Today's book of poetry:
But For Now.  Gordon Johnston.  The Hugh MacLennan Poetry Series.  McGill-Queen's University Press.  Montreal & Kingston, London, Ithaca.  2013.


At the heart of it Gordon Johnston's But For Now is a celebration of each new day, each new breath. Johnson's But For Now is a declaration of faith and hope.

Johnston has many questions about faith, about the very existence of God,  that counterbalance the certainty of his own belief, yet underneath it all the reader can see that Johnston's God is omnipresent.

A New Psalm, of Uncertainty

How shall we speak of you, O God?
  Is the thunder crack your angry voice?
    Are we children huddled under a blanket of faith?

We are needy, O God, and we need to tell you so.
  We need plants to grow, and come to grain or fruit.
    We need animals to offer their milk, and themselves.

We need a roof or tarpaulin, a blanket, a cup.
  How shall we speak to you, O God?
    If we beg, do you listen to us?

Hear us, O God, in our neediness and fear,
  And in our uncertainty, here,
    In our threadbare faith.

...

These are careful poems, each of them constructed with some inner musical ear that gives them all a quiet power.  Johnston tempers his certainty with a gentle and experienced knowledge that questions his own belief.

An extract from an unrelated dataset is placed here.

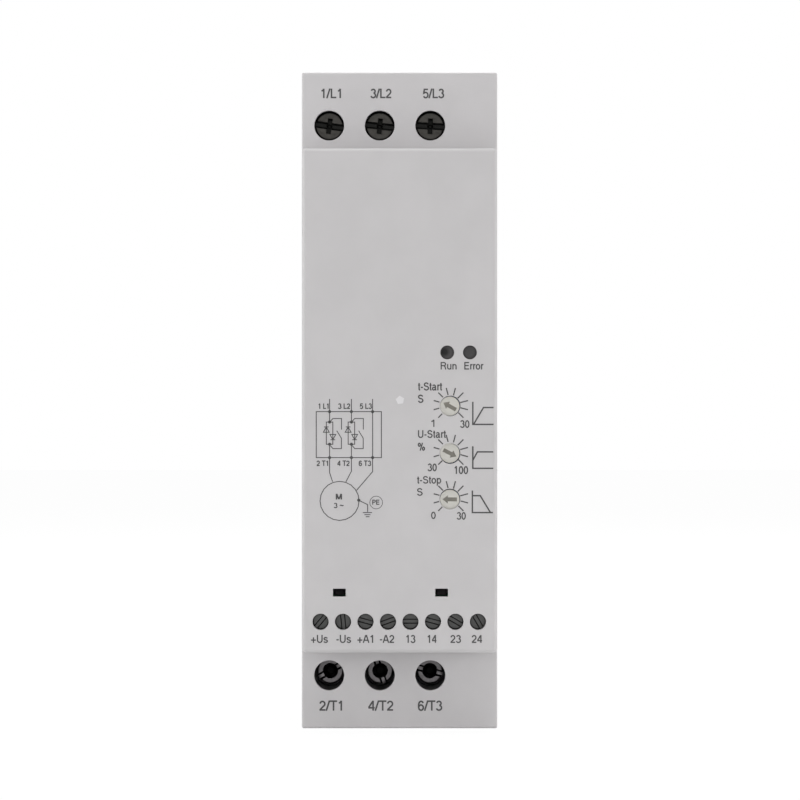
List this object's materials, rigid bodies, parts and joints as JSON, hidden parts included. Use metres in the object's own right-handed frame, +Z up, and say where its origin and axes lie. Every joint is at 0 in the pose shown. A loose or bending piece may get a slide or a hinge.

Johnston is suggesting that the way we look at God and faith may need to be rethought and he is doing it with charming eloquence.  But For Now is never proselytizing, which is a good thing for this heathen, he is always on topic and that means he is always searching for a better understanding of our time on this mortal coil.  Johnston is never trying to muddy the water, quite the contrary, But For Now is Johnston distilling faith into reason with music.

Factorem Caeli

from CREDO

Most days don't need heaven; here's enough.
Don't even like the sound of it, what I've heard:
all those people, and me not good in crowds.

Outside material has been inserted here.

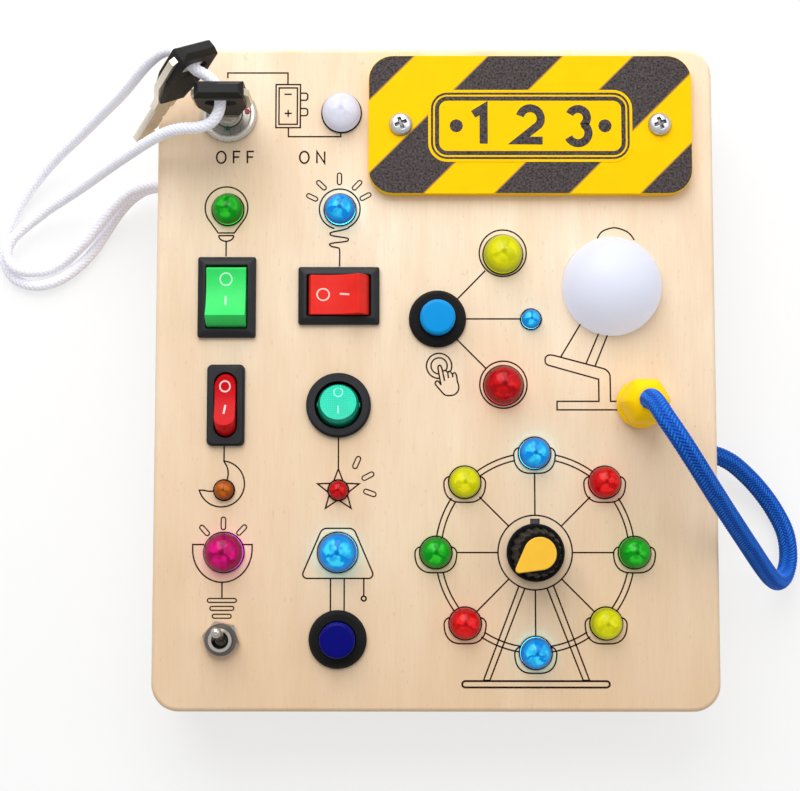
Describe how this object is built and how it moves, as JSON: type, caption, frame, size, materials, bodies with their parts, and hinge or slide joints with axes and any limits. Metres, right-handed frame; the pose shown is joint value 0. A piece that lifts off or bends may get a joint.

Why would anyone want to be immortal?
What would you do every day all day, if they call it
day there? And rest eternal sounds the same, but night.

When I dream of reaching to hold you, my arms go through
   you;
I hear your voice, but it comes from too great a distance;
you appear in a crazy story, then you vanish.

What I want heaven for, more than anything,
is to see you again. I need to see you again.
In heaven I want to hear you, and see you, and hold you.

...

Factorem Caeli translates as "maker of heaven".

Reading But For Now was a treat, underneath everything is a feeling of quiet certainty that exudes a calming joy.  Johnston has finessed faith into a questioning beauty with this work and the resulting poems have a tight logic that is all their own.

When I tell you that there is a lightness to these poems do not think I mean they are slight, rather that they are illuminated from within by Johnston's hope.  Too much?  Today's book of poetry stands on every word -- you won't be able to read But For Now without experiencing it.

Finally The End of Poetry

Finally,
  the end
    of poetry.
No more
  poems, or
    the need for them.
We shall write to each
  other now
    from the heart
with the best
  words we
    can find
in the full light
  of everything we know.

...

At least one of our staff had the pleasure of being a student in a Gordon Johnston poetry class at Trent University, and look at where we are now.  Today's book of poetry was honoured to read But For Now and sends a big dip of our hat to its author.

Gordon Johnston's profile photo
Gordon Johnston

ABOUT THE AUTHOR
Gordon Johnston lives in Peterborough where he taught poetry for forty years at Trent University.